▶ _DATA FOR THIS TASK_:
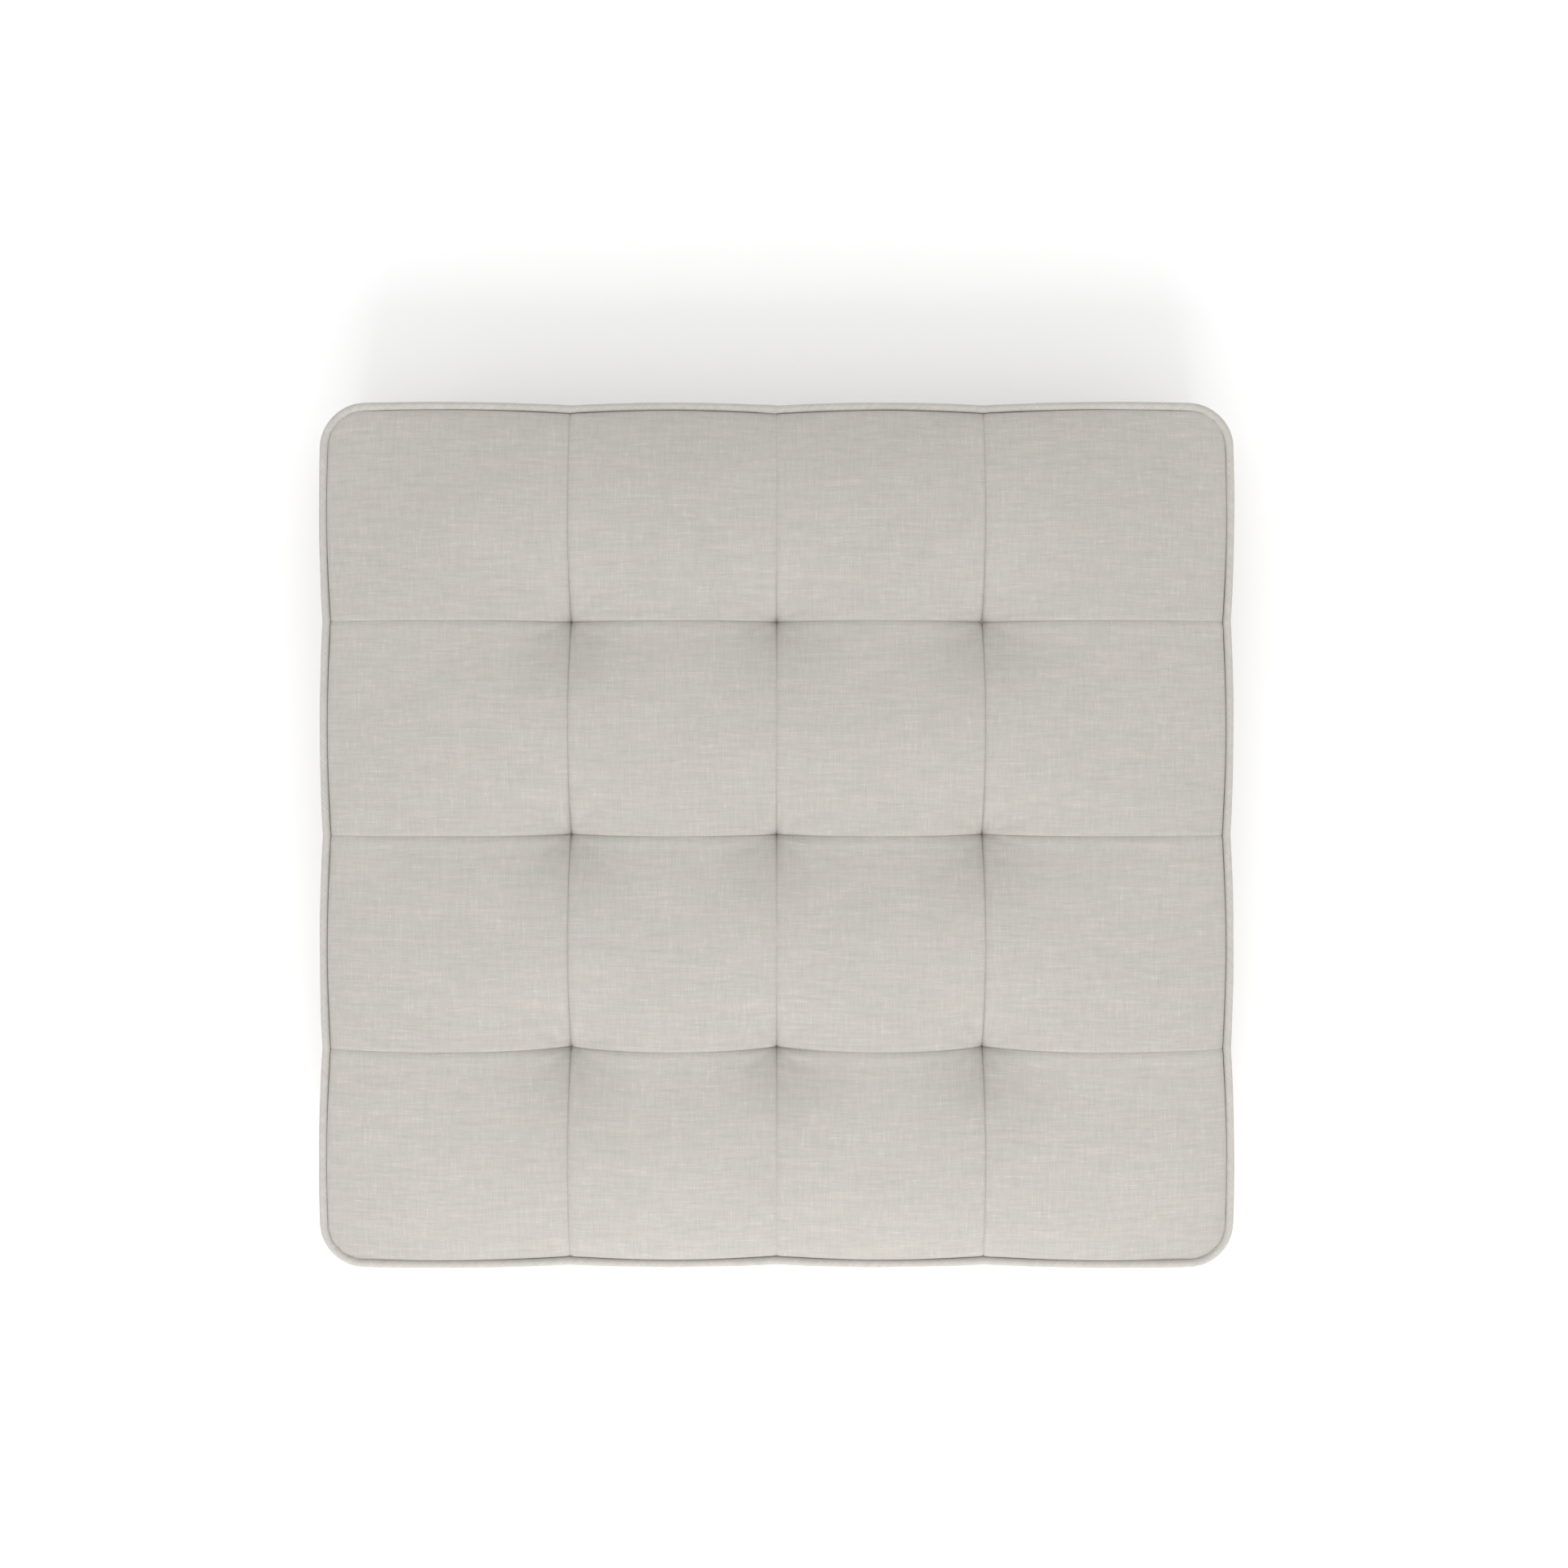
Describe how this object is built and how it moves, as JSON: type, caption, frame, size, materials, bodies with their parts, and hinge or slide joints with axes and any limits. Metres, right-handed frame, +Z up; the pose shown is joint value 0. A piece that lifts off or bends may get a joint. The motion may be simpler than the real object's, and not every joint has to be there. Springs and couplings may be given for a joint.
{
  "type": "chair seat pad",
  "caption": "Loose boxed seat pad for an armchair, with a pieced top held down by blind tufts, piping round both edges, and a zip in the rear edge.",
  "frame": {"origin": "under the middle of the pad, in the plane that the pad lies on", "axes": "+X along the width, to the right as seen from above with the front edge nearest; +Y to the rear, where the zip is; +Z up"},
  "size_m": [0.7834, 0.7414, 0.149],
  "materials": {
    "upholstery_cloth": "matt slub linen weave",
    "piping_cord": "twisted cotton cord",
    "base_cloth": "matt plain-woven lining",
    "fibre_fill": "lofty white polyester fibre",
    "soft_foam": "open-cell soft foam",
    "firm_foam": "open-cell firm foam",
    "twine": "waxed nylon twine",
    "button_metal": "pressed, bare",
    "button_plastic": "moulded",
    "zip_tape": "knitted polyester tape",
    "zip_coil": "polyester coil",
    "zip_metal": "nickel-plated, satin",
    "hook_tape": "woven nylon with hooks",
    "label_satin": "satin ribbon, blank"
  },
  "bodies": {
    "pad": {"top_panel_r1_c1": "upholstery_cloth", "top_panel_r1_c2": "upholstery_cloth", "top_panel_r1_c3": "upholstery_cloth", "top_panel_r1_c4": "upholstery_cloth", "top_panel_r2_c1": "upholstery_cloth", "top_panel_r2_c2": "upholstery_cloth", "top_panel_r2_c3": "upholstery_cloth", "top_panel_r2_c4": "upholstery_cloth", "top_panel_r3_c1": "upholstery_cloth", "top_panel_r3_c2": "upholstery_cloth", "top_panel_r3_c3": "upholstery_cloth", "top_panel_r3_c4": "upholstery_cloth", "top_panel_r4_c1": "upholstery_cloth", "top_panel_r4_c2": "upholstery_cloth", "top_panel_r4_c3": "upholstery_cloth", "top_panel_r4_c4": "upholstery_cloth", "top_piping_cover": "upholstery_cloth", "top_piping_cord": "piping_cord", "bottom_piping_cover": "upholstery_cloth", "bottom_piping_cord": "piping_cord", "front_boxing": "upholstery_cloth", "left_boxing": "upholstery_cloth", "right_boxing": "upholstery_cloth", "rear_boxing_upper": "upholstery_cloth", "rear_boxing_lower": "upholstery_cloth", "base_cloth": "base_cloth", "upper_fibre": "fibre_fill", "front_fibre": "fibre_fill", "lower_fibre": "fibre_fill", "foam_topper": "soft_foam", "foam_core": "firm_foam", "tufting_twines": "twine", "base_button_covers": "base_cloth", "base_button_shells": "button_metal", "base_button_backs": "button_plastic", "zip_tape_upper": "zip_tape", "zip_tape_lower": "zip_tape", "zip_row_upper": "zip_coil", "zip_row_lower": "zip_coil", "zip_stops": "zip_metal", "front_hook_strip": "hook_tape", "rear_hook_strip": "hook_tape", "care_label": "label_satin"},
    "slider": {"zip_slider": "zip_metal"},
    "pull": {"zip_pull": "zip_metal"}
  },
  "joints": [
    {"name": "zip_slide", "type": "slide", "parent": "pad", "child": "slider", "axis": [-1, 0, 0], "range_m": [0, 0.646]},
    {"name": "zip_pull_turn", "type": "hinge", "parent": "slider", "child": "pull", "pos_m": [0.323, 0.36795, 0.062], "axis": [0, 0, -1], "range_deg": [0, 180]}
  ]
}
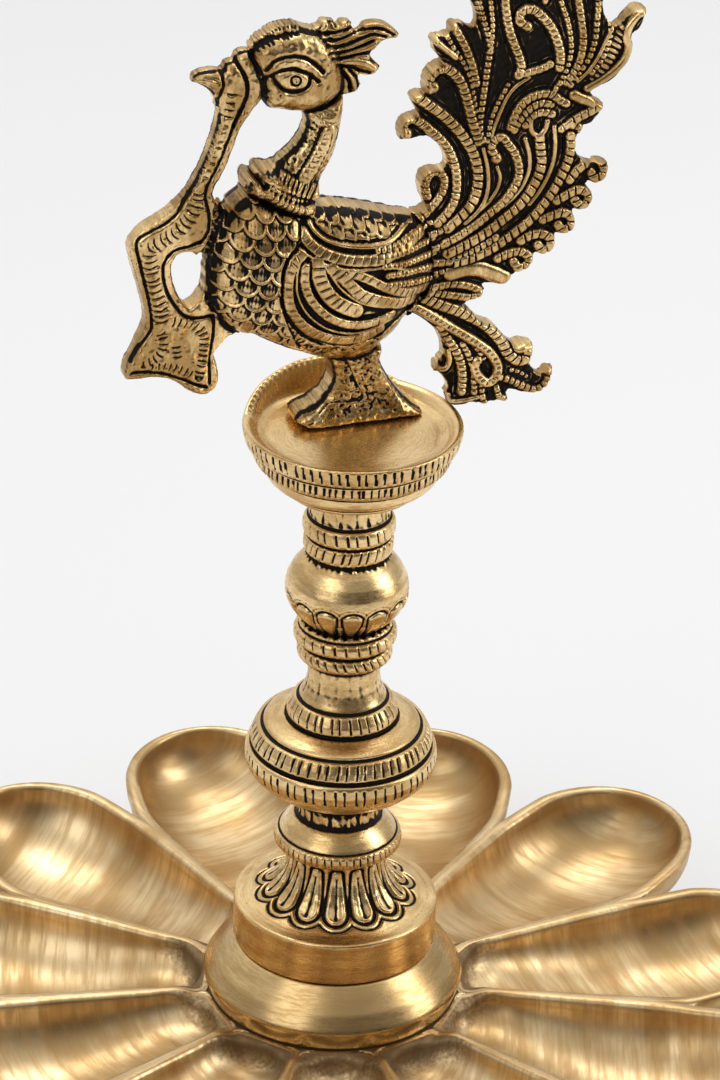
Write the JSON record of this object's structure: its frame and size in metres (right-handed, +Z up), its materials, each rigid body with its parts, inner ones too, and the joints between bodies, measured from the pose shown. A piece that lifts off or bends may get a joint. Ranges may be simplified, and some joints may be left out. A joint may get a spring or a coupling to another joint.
{
  "type": "diya",
  "caption": "Brass oil lamp: a lotus dish of boat-shaped oil wells on a turned foot, with a baluster stem, a small drip cup and a peacock on top.",
  "frame": {"origin": "on the stem's axis, on the surface that the foot stands on", "axes": "+X along the flat peacock casting from its beak to its tail, +Y along one petal and towards the side that the peacock stands nearer to, +Z up"},
  "size_m": [0.2514, 0.2499, 0.3375],
  "materials": {
    "satin_brass": "satin, brushed along the petals",
    "polished_brass": "turned and polished",
    "antique_brass": "antique, dark in the grooves and rubbed bright on the high places",
    "plain_brass": "plain turned"
  },
  "bodies": {
    "root": {"foot": "polished_brass", "lotus_dish": "satin_brass", "hub_dome": "polished_brass", "stem": "antique_brass", "drip_cup": "antique_brass", "bird": "antique_brass", "tie_rod": "plain_brass", "washer": "plain_brass", "nut": "plain_brass", "cup_stud": "plain_brass", "bird_stud": "plain_brass"}
  },
  "joints": []
}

▶ _WHAT THE TASK REQUIRES_: Write out every record shown above, word for word.

▶ _RESULT_:
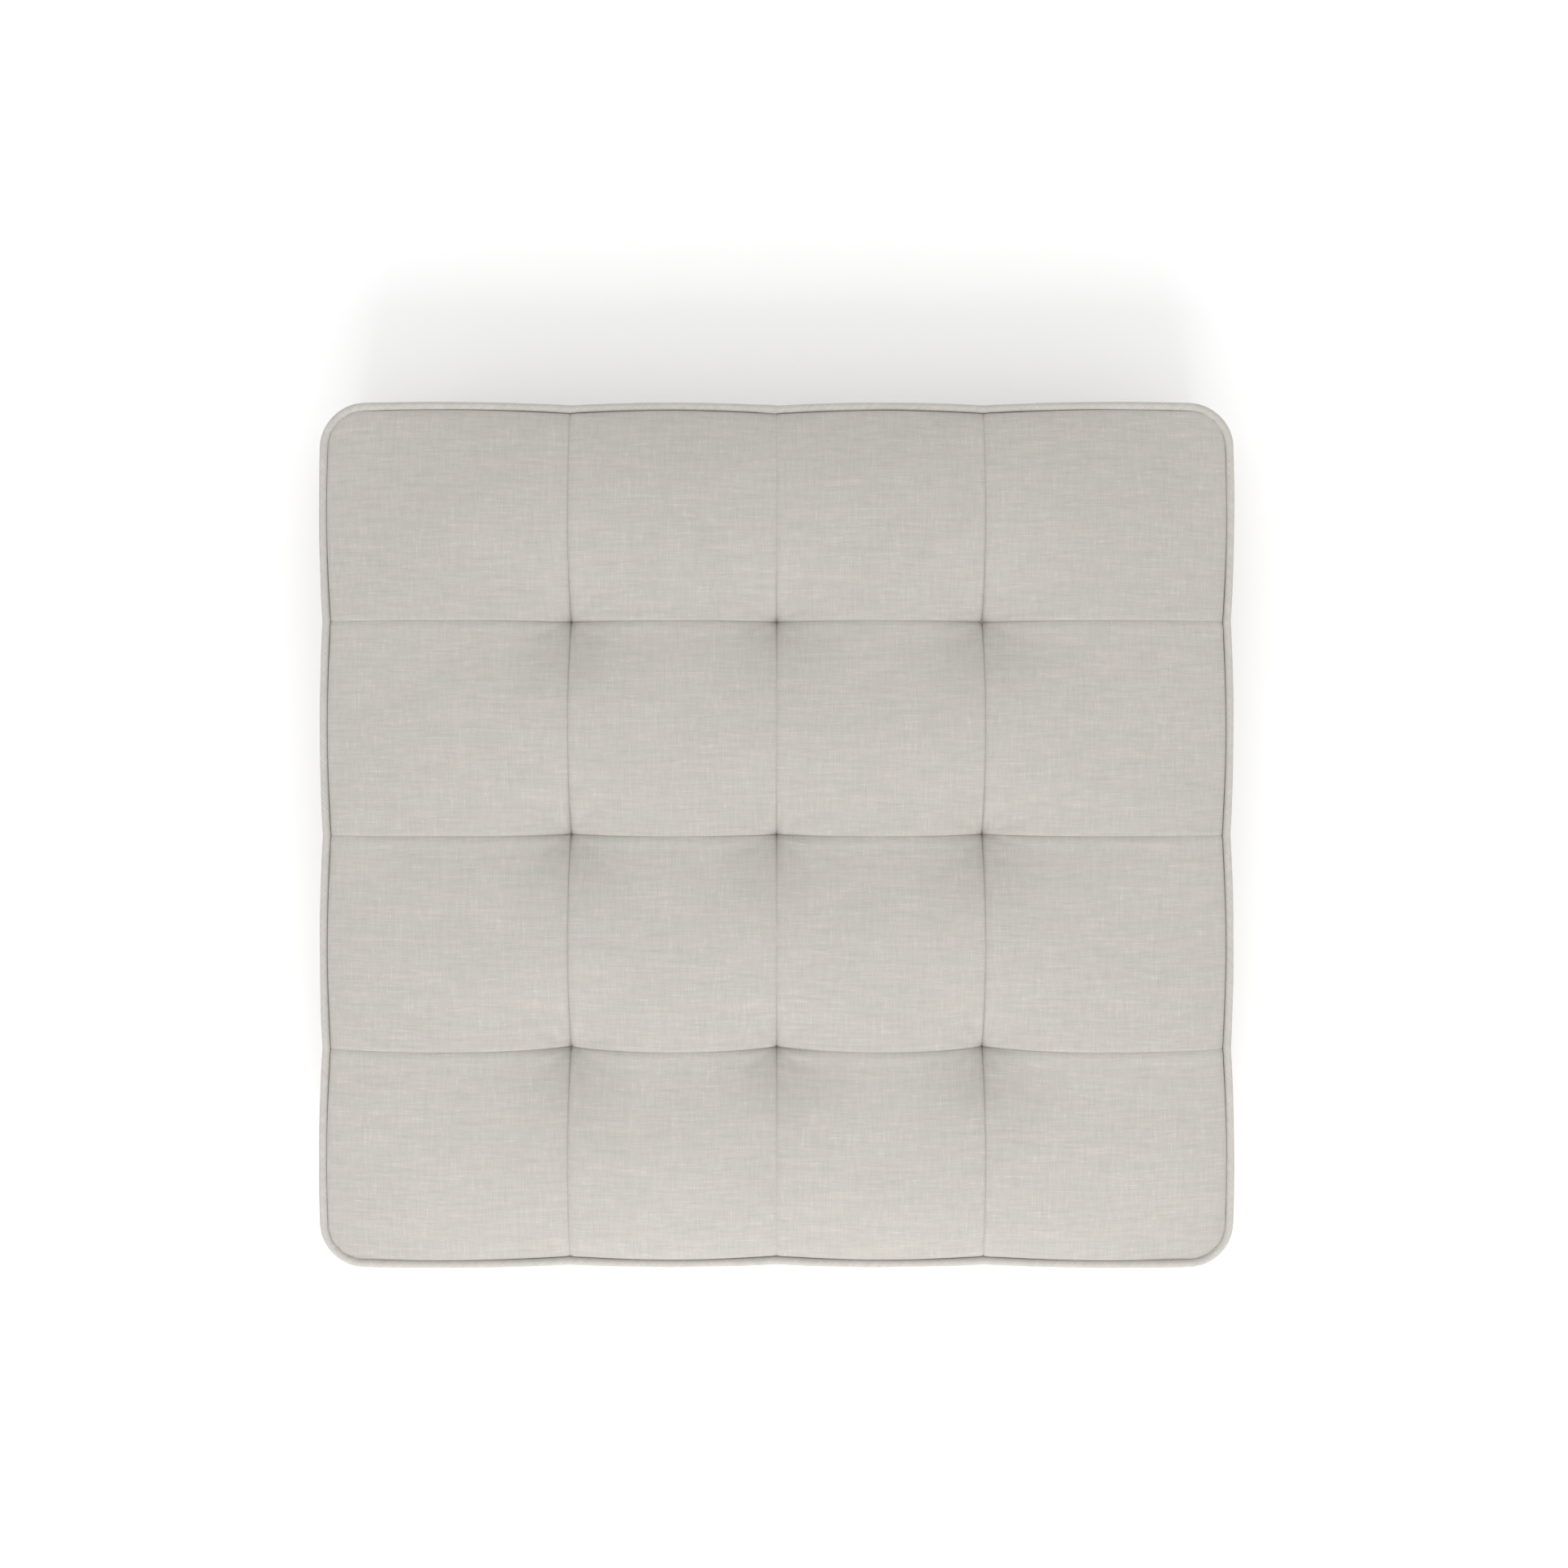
Describe how this object is built and how it moves, as JSON: type, caption, frame, size, materials, bodies with their parts, and hinge or slide joints with axes and any limits. Metres, right-handed frame, +Z up; the pose shown is joint value 0. A piece that lifts off or bends may get a joint. The motion may be simpler than the real object's, and not every joint has to be there. Springs and couplings may be given for a joint.
{
  "type": "chair seat pad",
  "caption": "Loose boxed seat pad for an armchair, with a pieced top held down by blind tufts, piping round both edges, and a zip in the rear edge.",
  "frame": {"origin": "under the middle of the pad, in the plane that the pad lies on", "axes": "+X along the width, to the right as seen from above with the front edge nearest; +Y to the rear, where the zip is; +Z up"},
  "size_m": [0.7834, 0.7414, 0.149],
  "materials": {
    "upholstery_cloth": "matt slub linen weave",
    "piping_cord": "twisted cotton cord",
    "base_cloth": "matt plain-woven lining",
    "fibre_fill": "lofty white polyester fibre",
    "soft_foam": "open-cell soft foam",
    "firm_foam": "open-cell firm foam",
    "twine": "waxed nylon twine",
    "button_metal": "pressed, bare",
    "button_plastic": "moulded",
    "zip_tape": "knitted polyester tape",
    "zip_coil": "polyester coil",
    "zip_metal": "nickel-plated, satin",
    "hook_tape": "woven nylon with hooks",
    "label_satin": "satin ribbon, blank"
  },
  "bodies": {
    "pad": {"top_panel_r1_c1": "upholstery_cloth", "top_panel_r1_c2": "upholstery_cloth", "top_panel_r1_c3": "upholstery_cloth", "top_panel_r1_c4": "upholstery_cloth", "top_panel_r2_c1": "upholstery_cloth", "top_panel_r2_c2": "upholstery_cloth", "top_panel_r2_c3": "upholstery_cloth", "top_panel_r2_c4": "upholstery_cloth", "top_panel_r3_c1": "upholstery_cloth", "top_panel_r3_c2": "upholstery_cloth", "top_panel_r3_c3": "upholstery_cloth", "top_panel_r3_c4": "upholstery_cloth", "top_panel_r4_c1": "upholstery_cloth", "top_panel_r4_c2": "upholstery_cloth", "top_panel_r4_c3": "upholstery_cloth", "top_panel_r4_c4": "upholstery_cloth", "top_piping_cover": "upholstery_cloth", "top_piping_cord": "piping_cord", "bottom_piping_cover": "upholstery_cloth", "bottom_piping_cord": "piping_cord", "front_boxing": "upholstery_cloth", "left_boxing": "upholstery_cloth", "right_boxing": "upholstery_cloth", "rear_boxing_upper": "upholstery_cloth", "rear_boxing_lower": "upholstery_cloth", "base_cloth": "base_cloth", "upper_fibre": "fibre_fill", "front_fibre": "fibre_fill", "lower_fibre": "fibre_fill", "foam_topper": "soft_foam", "foam_core": "firm_foam", "tufting_twines": "twine", "base_button_covers": "base_cloth", "base_button_shells": "button_metal", "base_button_backs": "button_plastic", "zip_tape_upper": "zip_tape", "zip_tape_lower": "zip_tape", "zip_row_upper": "zip_coil", "zip_row_lower": "zip_coil", "zip_stops": "zip_metal", "front_hook_strip": "hook_tape", "rear_hook_strip": "hook_tape", "care_label": "label_satin"},
    "slider": {"zip_slider": "zip_metal"},
    "pull": {"zip_pull": "zip_metal"}
  },
  "joints": [
    {"name": "zip_slide", "type": "slide", "parent": "pad", "child": "slider", "axis": [-1, 0, 0], "range_m": [0, 0.646]},
    {"name": "zip_pull_turn", "type": "hinge", "parent": "slider", "child": "pull", "pos_m": [0.323, 0.36795, 0.062], "axis": [0, 0, -1], "range_deg": [0, 180]}
  ]
}
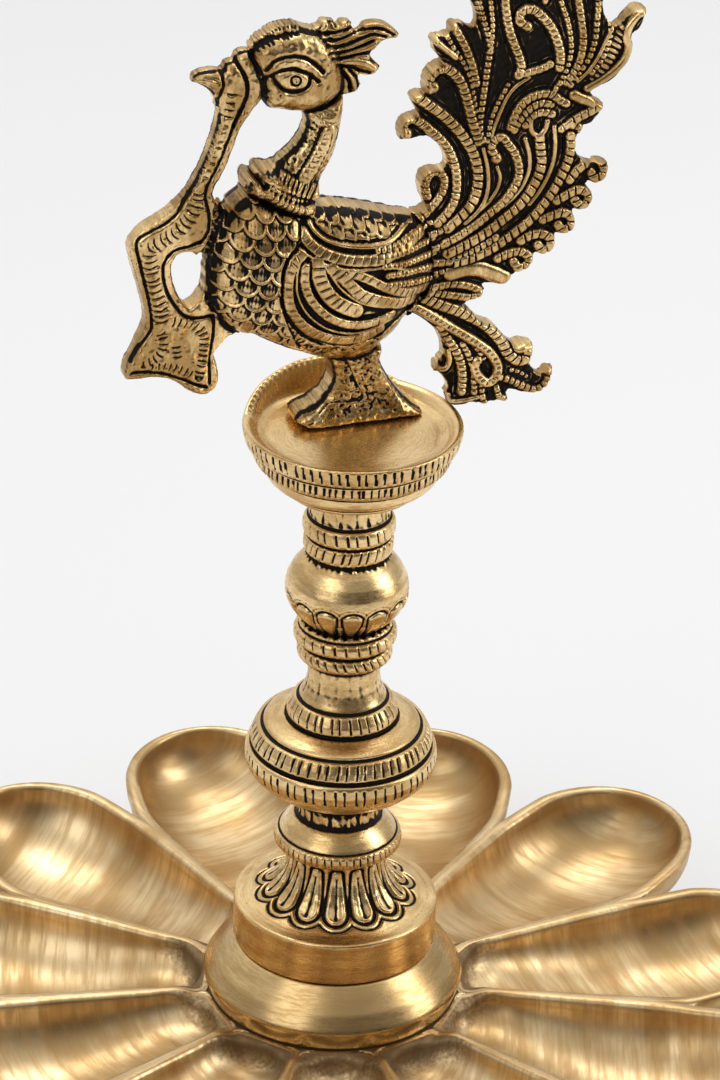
Write the JSON record of this object's structure: its frame and size in metres (right-handed, +Z up), its materials, each rigid body with its parts, inner ones too, and the joints between bodies, measured from the pose shown. A piece that lifts off or bends may get a joint. Ranges may be simplified, and some joints may be left out. A joint may get a spring or a coupling to another joint.
{
  "type": "diya",
  "caption": "Brass oil lamp: a lotus dish of boat-shaped oil wells on a turned foot, with a baluster stem, a small drip cup and a peacock on top.",
  "frame": {"origin": "on the stem's axis, on the surface that the foot stands on", "axes": "+X along the flat peacock casting from its beak to its tail, +Y along one petal and towards the side that the peacock stands nearer to, +Z up"},
  "size_m": [0.2514, 0.2499, 0.3375],
  "materials": {
    "satin_brass": "satin, brushed along the petals",
    "polished_brass": "turned and polished",
    "antique_brass": "antique, dark in the grooves and rubbed bright on the high places",
    "plain_brass": "plain turned"
  },
  "bodies": {
    "root": {"foot": "polished_brass", "lotus_dish": "satin_brass", "hub_dome": "polished_brass", "stem": "antique_brass", "drip_cup": "antique_brass", "bird": "antique_brass", "tie_rod": "plain_brass", "washer": "plain_brass", "nut": "plain_brass", "cup_stud": "plain_brass", "bird_stud": "plain_brass"}
  },
  "joints": []
}